* BEGIN *
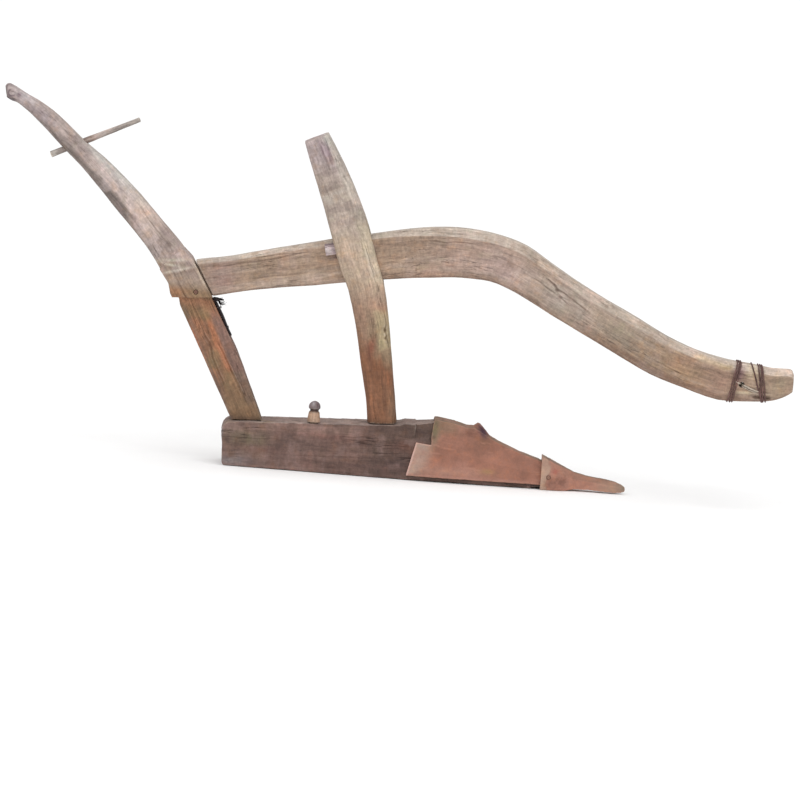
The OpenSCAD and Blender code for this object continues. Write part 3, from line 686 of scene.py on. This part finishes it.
def beam():
    """Pale along its top, cracked below the bend, with a bright rear corner at the shoulder."""
    w = Work("beam", 0.0016, BEAM_LINE, 3, 37)
    w.knot((620, 18), NEAR, 7, sink=0.7, dark=0.4)
    w.knot((900, 8), NEAR, 5, sink=1.0, dark=0.7)
    w.knot((915, -2), NEAR, 5, sink=1.0, dark=0.6)
    w.knot((330, -10), NEAR, 7, sink=0.6, dark=0.3)
    w.knot((900, 4), FAR, 10)
    w.split((850, 18), (1010, 2), NEAR, 1.5, 2.2, dark=0.6, seed=1)
    w.split((830, 4), (960, -8), NEAR, 1.3, 1.8, seed=2)
    w.split((720, 8), (830, 4), NEAR, 1.1, 1.2, dark=0.35, seed=3)
    w.split((560, 30), (720, 27), NEAR, 1.2, 1.5, dark=0.45, seed=4)
    w.split((90, 24), (300, 25), NEAR, 1.1, 1.4, dark=0.4, seed=5)
    w.split((150, -14), (330, -18), NEAR, 1.1, 1.3, dark=0.3, seed=6)
    w.split((1160, -12), (1260, -18), NEAR, 1.2, 1.5, dark=0.4, seed=7)
    w.split((1408, -29), (1458, -31), NEAR, 3.6, 1.6, dark=0.75, wander=0.6, seed=8)
    w.split((1395, -19), (1455, -16), NEAR, 1.2, 1.6, dark=0.35, wander=0.6, seed=11)
    w.split((700, 0), (1100, 6), FAR, 1.6, 2.8, seed=9)
    w.split((200, 6), (420, 2), FAR, 1.6, 2.4, seed=10)
    w.hewn(size=(0.055, 0.028, 0.028))
    # the shoulder isn't carved, and stands a little nearer to the handle than in the CAD model
    w.depth *= 1 - ramp(-w.co[:, 0], 0.408, 0.430)
    shoulder = ramp(-w.co[:, 0], 0.400, 0.440) * np.clip((w.co[:, 2] - 0.393) / 0.07, 0, 1)
    w.co[:, 0] -= 0.0024 * shoulder
    # painted shade inside and round the hitch hole
    bore = np.hypot(w.co[:, 0] - HITCH[0], w.co[:, 2] - HITCH[1])
    w.darken(0.75 * ramp(-bore, -0.0085, -0.0062))
    p = Paint(w.co, (170, 146, 126))
    up = w.d * MM
    lines = streaks(w, (8, 75, 75), 6)
    p.mix((158, 126, 118), p.spot(-395, 430, 34, 50) * 0.8)
    p.mix((166, 143, 131), p.spot(140, 515, 90, 60) * 0.9)
    p.mix((180, 156, 148), p.spot(250, 500, 75, 50, -25))
    p.mix((165, 154, 143), p.spot(400, 440, 90, 46, -31))
    p.mix((163, 147, 130), p.spot(540, 370, 70, 46, -28))
    p.mix((163, 136, 110), p.spot(680, 305, 80, 44, -18))
    p.mix((160, 131, 114), p.spot(770, 290, 50, 44))
    p.mix((188, 170, 158), ramp(lines, 0.08, 0.45) * 0.35)
    p.mix((134, 110, 96), ramp(-lines, 0.08, 0.45) * 0.35)
    # darker along the lower side: partly weathering, partly painted shade
    p.mix((124, 98, 82), ramp(-up, 24, 38) * ramp(p.x, 560, 640) * ramp(-p.x, -760, -700) * 0.7)
    p.mix((128, 100, 83), ramp(-up, 22, 40) * ramp(p.x, 340, 560) * 0.85)
    p.mix((150, 124, 108), ramp(-up, 32, 46) * 0.6)
    p.mix((176, 156, 142), p.spot(-170, 436, 120, 8, 7) * 0.5)
    # painted shadow above and below the wedge, on the near side
    beside = ramp(-p.y, 12, 20)
    p.mix((84, 66, 62), (p.spot(-149, 530, 17, 4.5, 12) * 0.8 + p.spot(-139, 499, 12, 5, 12) * 0.8) * beside)
    # paler on the top faces, brightest at the tip: partly weathering, partly painted light from above
    top = ramp(w.n[:, 2], 0.40, 0.85)
    p.mix((206, 194, 182), top * 0.9)
    p.mix((226, 205, 190), top * ramp(p.x, 866, 884))
    yellow = np.exp(-(((up - 33) / 7) ** 2))
    p.mix((214, 184, 140), yellow * ramp(p.x, 690, 740) * ramp(-p.x, -800, -790) * 0.6)
    p.mix((146, 112, 116), p.spot(812, 308, 11, 20) * 0.8)
    p.mix((212, 196, 168), p.spot(826, 263, 22, 3.2) * 0.8 + p.spot(842, 316, 12, 22, 20) * 0.6)
    p.mix((110, 86, 72), p.spot(868, 252, 18, 9) * 0.8 + p.spot(800, 256, 10, 14) * 0.5)
    p.mix((150, 138, 116), p.spot(905, 284, 22, 26) * 0.5)
    mottle(w, p, (178, 156, 146), (146, 122, 106), 0.30, 3)
    w.finish(p, WOOD, "beam_wood")


# ---------- The sole ----------


def sole():
    """Dark, earth-stained and blotched, paler on top and round the foot of the leg."""
    w = Work("sole", 0.0017, SOLE_LINE, 3, 51, [(-368, 92, 16, 10)])
    w.split((20, 14), (150, 18), NEAR, 1.2, 1.2, dark=0.2, seed=1)
    w.split((150, -18), (400, -14), NEAR, 1.2, 1.2, dark=0.2, seed=2)
    w.split((60, 8), (380, 2), FAR, 1.6, 2.6, seed=4)
    w.hewn(size=(0.06, 0.035, 0.035), deep=0.0009, grooves=0.0005, lumps=0.0014)
    p = Paint(w.co, (118, 93, 85))
    lines = streaks(w, (6, 60, 60), 8)
    p.mix((126, 104, 96), ramp(-p.x, 230, 330) * 0.8)
    p.mix((118, 110, 84), p.spot(-300, 66, 50, 20) * 0.6)
    p.mix((132, 88, 80), p.spot(-270, 44, 60, 8) * 0.4 + p.spot(-120, 90, 90, 10) * 0.6)
    p.mix((138, 116, 110), p.spot(-210, 58, 50, 34) * 0.5)
    # darker towards the front, under and behind the share: painted shade
    p.mix((100, 82, 74), ramp(p.x, -60, 20) * 0.85)
    # dark patch behind the share wing's rear edge: painted shadow of the wing
    p.mix((78, 62, 60), p.spot(40, 34, 46, 24) * 0.7)
    p.mix((112, 78, 68), p.spot(52, 78, 40, 16) * 0.7)
    p.mix((96, 74, 70), ramp(-lines, 0.1, 0.45) * 0.5)
    p.mix((138, 114, 106), ramp(lines, 0.12, 0.5) * 0.4)
    # grey-blue patch along the heel's lower edge: painted highlight
    p.mix((126, 124, 128), p.spot(-336, 12, 40, 12) * 0.6)
    p.mix((112, 106, 112), ramp(-p.x, 362, 368) * ramp(p.z, 50, 80) * 0.6)
    p.mix((106, 82, 75), p.spot(-235, 55, 40, 34) * 0.6)
    p.mix((148, 120, 110), ramp(p.z, 78, 98) * ramp(-p.x, 20, 90) * 0.7)
    # paler on the top faces: partly weathering, partly painted light from above
    p.mix((164, 144, 136), ramp(w.n[:, 2], 0.4, 0.8) * 0.95)
    ring = np.abs(np.hypot((p.x + 311) / 50, (p.y + 40) / 26) - 1)
    p.mix((176, 152, 118), np.exp(-((ring / 0.14) ** 2)) * ramp(w.n[:, 2], -0.1, 0.5) * 0.6)
    mottle(w, p, (136, 112, 106), (96, 76, 70), 0.45, 4)
    w.finish(p, DARK_WOOD, "sole_wood")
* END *
:: WHAT IS REQUIRED ::
Restate the whole listing exactly.

:: RESULT OF THE TASK ::
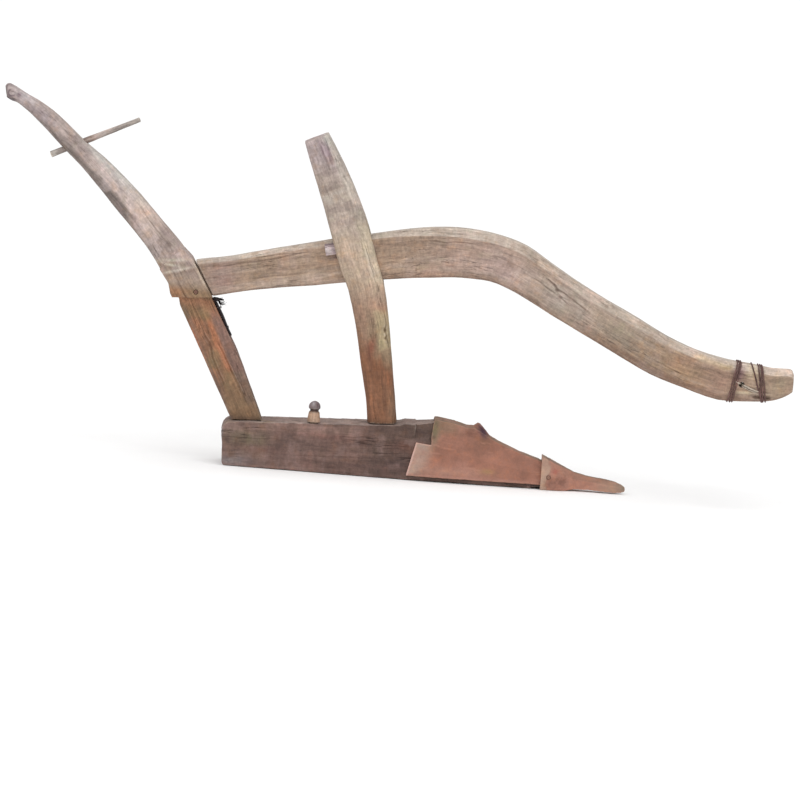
The OpenSCAD and Blender code for this object continues. Write part 3, from line 686 of scene.py on. This part finishes it.
def beam():
    """Pale along its top, cracked below the bend, with a bright rear corner at the shoulder."""
    w = Work("beam", 0.0016, BEAM_LINE, 3, 37)
    w.knot((620, 18), NEAR, 7, sink=0.7, dark=0.4)
    w.knot((900, 8), NEAR, 5, sink=1.0, dark=0.7)
    w.knot((915, -2), NEAR, 5, sink=1.0, dark=0.6)
    w.knot((330, -10), NEAR, 7, sink=0.6, dark=0.3)
    w.knot((900, 4), FAR, 10)
    w.split((850, 18), (1010, 2), NEAR, 1.5, 2.2, dark=0.6, seed=1)
    w.split((830, 4), (960, -8), NEAR, 1.3, 1.8, seed=2)
    w.split((720, 8), (830, 4), NEAR, 1.1, 1.2, dark=0.35, seed=3)
    w.split((560, 30), (720, 27), NEAR, 1.2, 1.5, dark=0.45, seed=4)
    w.split((90, 24), (300, 25), NEAR, 1.1, 1.4, dark=0.4, seed=5)
    w.split((150, -14), (330, -18), NEAR, 1.1, 1.3, dark=0.3, seed=6)
    w.split((1160, -12), (1260, -18), NEAR, 1.2, 1.5, dark=0.4, seed=7)
    w.split((1408, -29), (1458, -31), NEAR, 3.6, 1.6, dark=0.75, wander=0.6, seed=8)
    w.split((1395, -19), (1455, -16), NEAR, 1.2, 1.6, dark=0.35, wander=0.6, seed=11)
    w.split((700, 0), (1100, 6), FAR, 1.6, 2.8, seed=9)
    w.split((200, 6), (420, 2), FAR, 1.6, 2.4, seed=10)
    w.hewn(size=(0.055, 0.028, 0.028))
    # the shoulder isn't carved, and stands a little nearer to the handle than in the CAD model
    w.depth *= 1 - ramp(-w.co[:, 0], 0.408, 0.430)
    shoulder = ramp(-w.co[:, 0], 0.400, 0.440) * np.clip((w.co[:, 2] - 0.393) / 0.07, 0, 1)
    w.co[:, 0] -= 0.0024 * shoulder
    # painted shade inside and round the hitch hole
    bore = np.hypot(w.co[:, 0] - HITCH[0], w.co[:, 2] - HITCH[1])
    w.darken(0.75 * ramp(-bore, -0.0085, -0.0062))
    p = Paint(w.co, (170, 146, 126))
    up = w.d * MM
    lines = streaks(w, (8, 75, 75), 6)
    p.mix((158, 126, 118), p.spot(-395, 430, 34, 50) * 0.8)
    p.mix((166, 143, 131), p.spot(140, 515, 90, 60) * 0.9)
    p.mix((180, 156, 148), p.spot(250, 500, 75, 50, -25))
    p.mix((165, 154, 143), p.spot(400, 440, 90, 46, -31))
    p.mix((163, 147, 130), p.spot(540, 370, 70, 46, -28))
    p.mix((163, 136, 110), p.spot(680, 305, 80, 44, -18))
    p.mix((160, 131, 114), p.spot(770, 290, 50, 44))
    p.mix((188, 170, 158), ramp(lines, 0.08, 0.45) * 0.35)
    p.mix((134, 110, 96), ramp(-lines, 0.08, 0.45) * 0.35)
    # darker along the lower side: partly weathering, partly painted shade
    p.mix((124, 98, 82), ramp(-up, 24, 38) * ramp(p.x, 560, 640) * ramp(-p.x, -760, -700) * 0.7)
    p.mix((128, 100, 83), ramp(-up, 22, 40) * ramp(p.x, 340, 560) * 0.85)
    p.mix((150, 124, 108), ramp(-up, 32, 46) * 0.6)
    p.mix((176, 156, 142), p.spot(-170, 436, 120, 8, 7) * 0.5)
    # painted shadow above and below the wedge, on the near side
    beside = ramp(-p.y, 12, 20)
    p.mix((84, 66, 62), (p.spot(-149, 530, 17, 4.5, 12) * 0.8 + p.spot(-139, 499, 12, 5, 12) * 0.8) * beside)
    # paler on the top faces, brightest at the tip: partly weathering, partly painted light from above
    top = ramp(w.n[:, 2], 0.40, 0.85)
    p.mix((206, 194, 182), top * 0.9)
    p.mix((226, 205, 190), top * ramp(p.x, 866, 884))
    yellow = np.exp(-(((up - 33) / 7) ** 2))
    p.mix((214, 184, 140), yellow * ramp(p.x, 690, 740) * ramp(-p.x, -800, -790) * 0.6)
    p.mix((146, 112, 116), p.spot(812, 308, 11, 20) * 0.8)
    p.mix((212, 196, 168), p.spot(826, 263, 22, 3.2) * 0.8 + p.spot(842, 316, 12, 22, 20) * 0.6)
    p.mix((110, 86, 72), p.spot(868, 252, 18, 9) * 0.8 + p.spot(800, 256, 10, 14) * 0.5)
    p.mix((150, 138, 116), p.spot(905, 284, 22, 26) * 0.5)
    mottle(w, p, (178, 156, 146), (146, 122, 106), 0.30, 3)
    w.finish(p, WOOD, "beam_wood")


# ---------- The sole ----------


def sole():
    """Dark, earth-stained and blotched, paler on top and round the foot of the leg."""
    w = Work("sole", 0.0017, SOLE_LINE, 3, 51, [(-368, 92, 16, 10)])
    w.split((20, 14), (150, 18), NEAR, 1.2, 1.2, dark=0.2, seed=1)
    w.split((150, -18), (400, -14), NEAR, 1.2, 1.2, dark=0.2, seed=2)
    w.split((60, 8), (380, 2), FAR, 1.6, 2.6, seed=4)
    w.hewn(size=(0.06, 0.035, 0.035), deep=0.0009, grooves=0.0005, lumps=0.0014)
    p = Paint(w.co, (118, 93, 85))
    lines = streaks(w, (6, 60, 60), 8)
    p.mix((126, 104, 96), ramp(-p.x, 230, 330) * 0.8)
    p.mix((118, 110, 84), p.spot(-300, 66, 50, 20) * 0.6)
    p.mix((132, 88, 80), p.spot(-270, 44, 60, 8) * 0.4 + p.spot(-120, 90, 90, 10) * 0.6)
    p.mix((138, 116, 110), p.spot(-210, 58, 50, 34) * 0.5)
    # darker towards the front, under and behind the share: painted shade
    p.mix((100, 82, 74), ramp(p.x, -60, 20) * 0.85)
    # dark patch behind the share wing's rear edge: painted shadow of the wing
    p.mix((78, 62, 60), p.spot(40, 34, 46, 24) * 0.7)
    p.mix((112, 78, 68), p.spot(52, 78, 40, 16) * 0.7)
    p.mix((96, 74, 70), ramp(-lines, 0.1, 0.45) * 0.5)
    p.mix((138, 114, 106), ramp(lines, 0.12, 0.5) * 0.4)
    # grey-blue patch along the heel's lower edge: painted highlight
    p.mix((126, 124, 128), p.spot(-336, 12, 40, 12) * 0.6)
    p.mix((112, 106, 112), ramp(-p.x, 362, 368) * ramp(p.z, 50, 80) * 0.6)
    p.mix((106, 82, 75), p.spot(-235, 55, 40, 34) * 0.6)
    p.mix((148, 120, 110), ramp(p.z, 78, 98) * ramp(-p.x, 20, 90) * 0.7)
    # paler on the top faces: partly weathering, partly painted light from above
    p.mix((164, 144, 136), ramp(w.n[:, 2], 0.4, 0.8) * 0.95)
    ring = np.abs(np.hypot((p.x + 311) / 50, (p.y + 40) / 26) - 1)
    p.mix((176, 152, 118), np.exp(-((ring / 0.14) ** 2)) * ramp(w.n[:, 2], -0.1, 0.5) * 0.6)
    mottle(w, p, (136, 112, 106), (96, 76, 70), 0.45, 4)
    w.finish(p, DARK_WOOD, "sole_wood")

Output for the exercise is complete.